When you buy real estate, you are starting your own business, which gives you the ability to write expenses off of your income and lower the taxes you pay. These expenses include mortgage insurance, property taxes, repairs, insurance, and travel. It’s important to note that write offs are not free money but simply reduce your taxable income.

The way tax write-offs work is simple. All the expenses that it takes to run a rental building mentioned above get subtracted from the rents you get before you get taxed on the remainder. But there is an additional tax write off that isn’t an expense you actually made that makes real estate even better. Depreciation.

Depreciation 101

Depreciation is an important tool for any real estate investor. Properties wear out, age, and need updates; depreciation allows you to deduct the useful life of the property from the income you are earning. In its simplest form, you can depreciate 3.636% of the value of the structure over 27.5 years for residential real estate.

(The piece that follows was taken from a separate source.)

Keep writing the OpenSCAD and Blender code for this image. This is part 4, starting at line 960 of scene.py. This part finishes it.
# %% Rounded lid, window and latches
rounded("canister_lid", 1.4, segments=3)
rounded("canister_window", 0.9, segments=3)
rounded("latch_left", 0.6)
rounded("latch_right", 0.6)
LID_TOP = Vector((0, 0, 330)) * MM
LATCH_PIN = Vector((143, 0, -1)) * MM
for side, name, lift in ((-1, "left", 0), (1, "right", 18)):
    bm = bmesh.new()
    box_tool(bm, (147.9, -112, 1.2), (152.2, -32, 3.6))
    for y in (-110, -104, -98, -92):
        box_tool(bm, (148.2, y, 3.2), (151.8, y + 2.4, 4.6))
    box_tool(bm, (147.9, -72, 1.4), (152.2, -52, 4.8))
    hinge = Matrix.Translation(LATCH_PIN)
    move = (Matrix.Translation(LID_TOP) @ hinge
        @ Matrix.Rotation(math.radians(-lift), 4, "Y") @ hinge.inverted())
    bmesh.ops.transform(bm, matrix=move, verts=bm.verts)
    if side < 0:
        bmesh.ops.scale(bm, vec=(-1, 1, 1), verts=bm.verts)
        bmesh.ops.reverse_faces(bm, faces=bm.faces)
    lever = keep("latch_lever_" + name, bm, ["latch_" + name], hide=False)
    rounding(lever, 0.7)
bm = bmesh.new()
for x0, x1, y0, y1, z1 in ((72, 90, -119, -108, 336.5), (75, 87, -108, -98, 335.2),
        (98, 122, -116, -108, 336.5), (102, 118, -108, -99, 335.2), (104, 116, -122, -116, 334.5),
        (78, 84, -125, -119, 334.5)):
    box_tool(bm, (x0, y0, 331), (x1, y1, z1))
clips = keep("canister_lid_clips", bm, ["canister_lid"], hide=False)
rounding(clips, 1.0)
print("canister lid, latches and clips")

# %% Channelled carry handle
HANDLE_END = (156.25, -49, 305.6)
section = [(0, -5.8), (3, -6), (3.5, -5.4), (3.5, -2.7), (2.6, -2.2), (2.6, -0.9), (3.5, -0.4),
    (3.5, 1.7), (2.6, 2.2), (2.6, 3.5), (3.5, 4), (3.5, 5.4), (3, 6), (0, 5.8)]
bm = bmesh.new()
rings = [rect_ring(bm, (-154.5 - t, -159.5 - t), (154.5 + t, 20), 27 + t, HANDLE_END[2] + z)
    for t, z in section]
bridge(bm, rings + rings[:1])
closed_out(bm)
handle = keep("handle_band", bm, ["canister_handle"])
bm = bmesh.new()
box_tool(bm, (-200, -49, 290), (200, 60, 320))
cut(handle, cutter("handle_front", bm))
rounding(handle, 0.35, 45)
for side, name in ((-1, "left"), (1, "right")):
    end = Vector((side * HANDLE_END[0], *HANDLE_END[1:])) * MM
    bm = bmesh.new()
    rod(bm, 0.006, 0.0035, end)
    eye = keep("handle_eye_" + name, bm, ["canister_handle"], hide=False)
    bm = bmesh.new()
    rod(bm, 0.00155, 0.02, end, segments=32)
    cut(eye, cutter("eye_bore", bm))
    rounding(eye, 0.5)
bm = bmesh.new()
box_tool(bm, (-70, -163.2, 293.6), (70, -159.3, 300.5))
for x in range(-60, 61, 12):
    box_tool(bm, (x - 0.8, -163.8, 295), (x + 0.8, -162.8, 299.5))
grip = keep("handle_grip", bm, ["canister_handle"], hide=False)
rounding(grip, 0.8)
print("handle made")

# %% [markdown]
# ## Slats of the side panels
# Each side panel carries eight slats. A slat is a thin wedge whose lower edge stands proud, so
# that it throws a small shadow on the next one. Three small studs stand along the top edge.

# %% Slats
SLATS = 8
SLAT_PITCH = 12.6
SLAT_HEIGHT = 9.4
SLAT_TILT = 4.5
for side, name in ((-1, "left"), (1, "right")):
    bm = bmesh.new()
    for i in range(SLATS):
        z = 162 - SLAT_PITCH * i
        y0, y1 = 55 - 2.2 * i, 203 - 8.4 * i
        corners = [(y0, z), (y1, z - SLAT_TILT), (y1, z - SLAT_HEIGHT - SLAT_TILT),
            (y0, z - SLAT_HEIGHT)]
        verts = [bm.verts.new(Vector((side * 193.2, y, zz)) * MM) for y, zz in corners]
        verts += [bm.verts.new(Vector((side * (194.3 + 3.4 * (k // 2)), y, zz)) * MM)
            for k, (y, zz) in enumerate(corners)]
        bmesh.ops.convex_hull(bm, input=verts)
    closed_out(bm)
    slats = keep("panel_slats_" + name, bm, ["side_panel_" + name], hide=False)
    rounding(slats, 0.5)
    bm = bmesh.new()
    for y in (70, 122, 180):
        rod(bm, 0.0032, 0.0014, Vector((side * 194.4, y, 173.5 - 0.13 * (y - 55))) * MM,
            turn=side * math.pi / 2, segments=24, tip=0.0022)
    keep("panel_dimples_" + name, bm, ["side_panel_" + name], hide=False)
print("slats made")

For example – Joe purchased a duplex for $400,000. The lot is worth $100,000 and the duplex is worth $300,000. Joe charges $1,500 a month per unit to rent the property. After expenses and the mortgage, Joe is making about $12,000 a year. When Joe files his taxes for the property, he can take a tax deduction of about $11,000. This is good news – Joe only pays income tax on $1,000!

We’ve only scratched the surface on depreciation. It’s important to know that there are several strategies that can dramatically increase your depreciation amount and further reduce your taxable income.

Real Estate Professional

As we discussed in the first section, there are two forms of income – passive and active. Real Estate Professionals have the unique ability to mix these two incomes. Why does it matter? Let’s look at our depreciation example above.

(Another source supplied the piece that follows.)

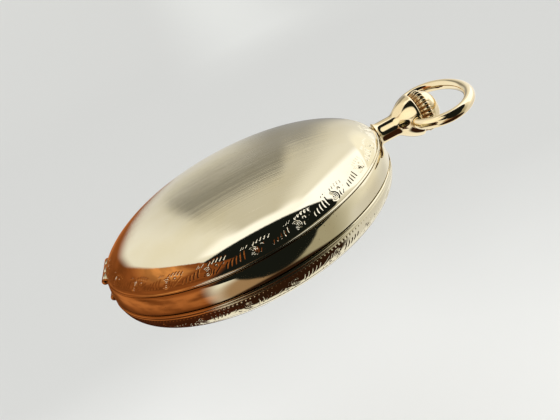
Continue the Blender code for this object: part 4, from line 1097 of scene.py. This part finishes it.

Joe made some mistake and lost a great tenant. Suddenly his income from the property is cut in half for the year and he only makes $6,000 after expenses. Joe is still entitled to a depreciation tax write-off of $11,000. Which means he has eliminated his tax bill for duplex — but what happens to the left over $5,000 write off if he only had $6,000 of income? One option is that the loss can be carried forward to another year. But if Joe is a real estate professional that made $200,000 in commissions helping his clients. He could write off the $5,000 loss against his active commission income, thus reducing his total income tax even further.

The good news is that you do not have to be a licensed professional to get this benefit but there are three tests to pass for the IRS to let you attach your real estate losses to your active income.

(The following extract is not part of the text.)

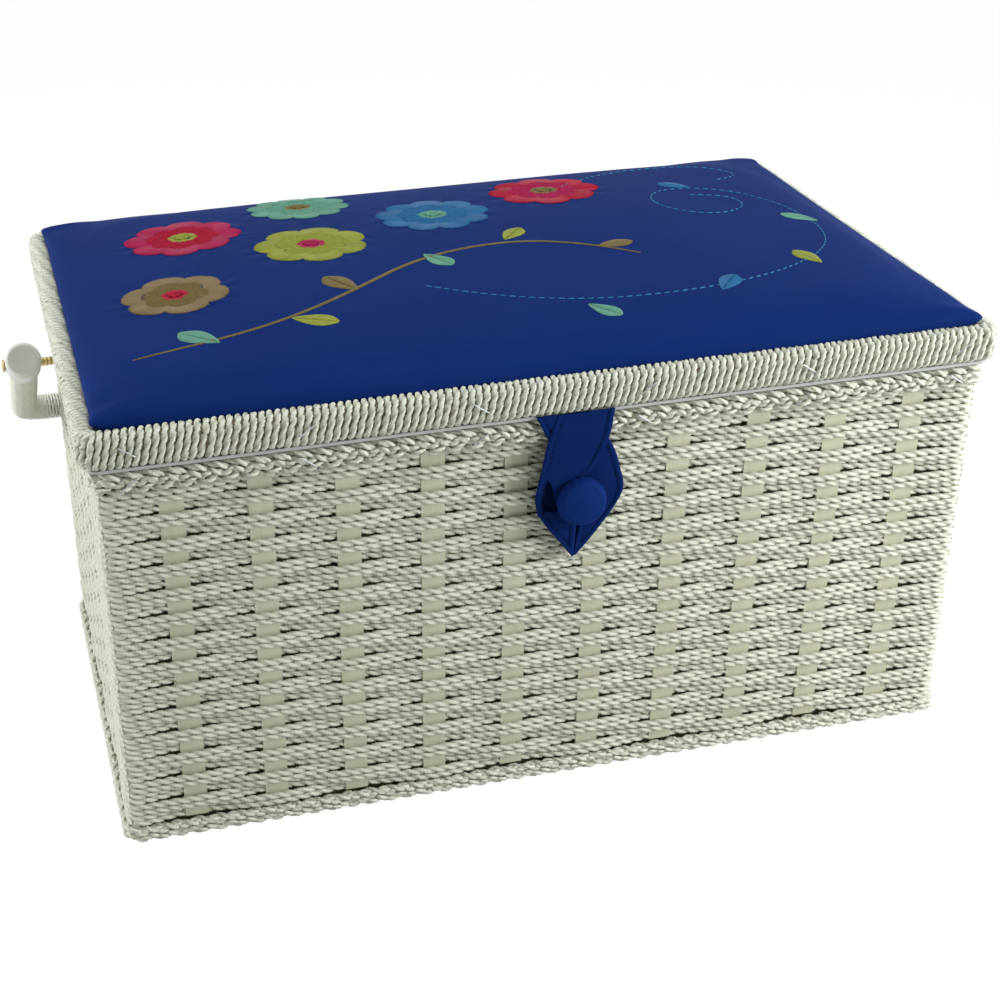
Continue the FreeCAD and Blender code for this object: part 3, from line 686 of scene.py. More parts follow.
def wound_edge(net, given):
    """One rope wound round the strips, all the way about the lid."""
    radius = given["Radius"]
    guide = rounded_frame(net, (given["Half width"] - radius) * 2.0, (given["Half depth"] - radius) * 2.0,
                          given["Corner"] - radius, 8)
    wide = given["Strip width"] - radius * 2.0
    section = rounded_frame(net, wide, given["Strip height"] - radius * 2.0, given["Strip round"], 4)
    round_trip = net.add("GeometryNodeCurveLength", {"Curve": guide})
    girth = net.add("GeometryNodeCurveLength", {"Curve": section})
    turns = net.math("ROUND", round_trip / given["Pitch"])
    loop = net.index() / turn_points
    whole = net.math("FLOOR", loop)
    uneven = net.noise(net.xyz(whole * 3.1, 0.0, 4.0), 1.0) - 0.5
    off = at_length(net, section, net.math("FRACT", loop) * girth)
    across, up, deep = net.numbers(off.out("Position"))
    place = net.math("FRACT", loop / turns + 1.0) * round_trip + uneven * winding_wander + up * given["Lean"]
    at = at_length(net, guide, place.max(0.0).min(round_trip))
    outward = net.vector("NORMALIZE", net.vector("CROSS_PRODUCT", at.out("Tangent"), (0.0, 0.0, 1.0)))
    slack = hashed(net, whole, 17) * winding_slack
    moved = net.vector("ADD", at.out("Position"), outward.times(across - wide * 0.5 - slack))
    moved = net.vector("ADD", moved, net.xyz(0.0, 0.0, given["Height"] + up))
    line = even_line(net, turns * turn_points)
    ring = net.add("GeometryNodeSetSplineCyclic", {"Geometry": line, "Cyclic": True})
    return twisted(net, moved_to(net, ring, moved), radius, rope_lay, uneven + 0.5)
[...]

  1. Did you spend 750 hours a year on real estate?
  2. Is your primary occupation Real Estate?
  3. Are you Materially involved in the management of the real estate?

The best part- if your spouse qualifies, then so do you! This allows you to reduce your total family taxes in a dramatic way.

Key take away – real estate holds unique taxable benefits for nearly every investor.

Disclaimer: This post is for informational purposes only and is never to be taken as advice or a recommendation. Talk to a tax or legal professional to determine how this information best applies to your personal situation.